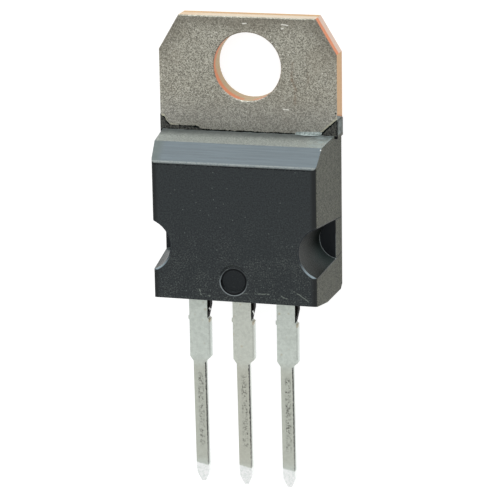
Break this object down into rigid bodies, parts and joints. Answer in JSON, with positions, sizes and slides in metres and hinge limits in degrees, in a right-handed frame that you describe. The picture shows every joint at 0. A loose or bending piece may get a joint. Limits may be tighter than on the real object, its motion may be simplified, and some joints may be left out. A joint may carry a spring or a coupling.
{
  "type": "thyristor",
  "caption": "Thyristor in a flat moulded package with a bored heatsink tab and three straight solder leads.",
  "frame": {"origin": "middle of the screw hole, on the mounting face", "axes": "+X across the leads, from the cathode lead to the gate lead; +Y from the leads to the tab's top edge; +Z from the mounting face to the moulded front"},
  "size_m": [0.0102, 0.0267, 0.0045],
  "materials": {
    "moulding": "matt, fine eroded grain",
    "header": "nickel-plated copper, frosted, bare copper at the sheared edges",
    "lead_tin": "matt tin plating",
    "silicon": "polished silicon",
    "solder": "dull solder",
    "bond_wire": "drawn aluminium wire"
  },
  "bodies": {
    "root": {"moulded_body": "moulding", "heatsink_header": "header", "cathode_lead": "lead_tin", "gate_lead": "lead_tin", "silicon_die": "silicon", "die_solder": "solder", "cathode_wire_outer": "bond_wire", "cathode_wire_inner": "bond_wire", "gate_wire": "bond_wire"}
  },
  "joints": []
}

**Task statement:** Copy out each line exactly as written.

**Solution to this task:**
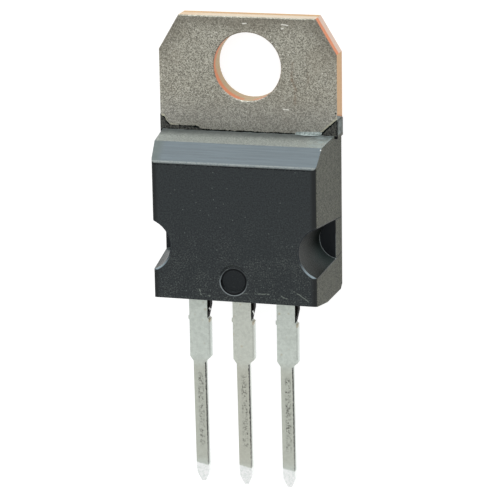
Break this object down into rigid bodies, parts and joints. Answer in JSON, with positions, sizes and slides in metres and hinge limits in degrees, in a right-handed frame that you describe. The picture shows every joint at 0. A loose or bending piece may get a joint. Limits may be tighter than on the real object, its motion may be simplified, and some joints may be left out. A joint may carry a spring or a coupling.
{
  "type": "thyristor",
  "caption": "Thyristor in a flat moulded package with a bored heatsink tab and three straight solder leads.",
  "frame": {"origin": "middle of the screw hole, on the mounting face", "axes": "+X across the leads, from the cathode lead to the gate lead; +Y from the leads to the tab's top edge; +Z from the mounting face to the moulded front"},
  "size_m": [0.0102, 0.0267, 0.0045],
  "materials": {
    "moulding": "matt, fine eroded grain",
    "header": "nickel-plated copper, frosted, bare copper at the sheared edges",
    "lead_tin": "matt tin plating",
    "silicon": "polished silicon",
    "solder": "dull solder",
    "bond_wire": "drawn aluminium wire"
  },
  "bodies": {
    "root": {"moulded_body": "moulding", "heatsink_header": "header", "cathode_lead": "lead_tin", "gate_lead": "lead_tin", "silicon_die": "silicon", "die_solder": "solder", "cathode_wire_outer": "bond_wire", "cathode_wire_inner": "bond_wire", "gate_wire": "bond_wire"}
  },
  "joints": []
}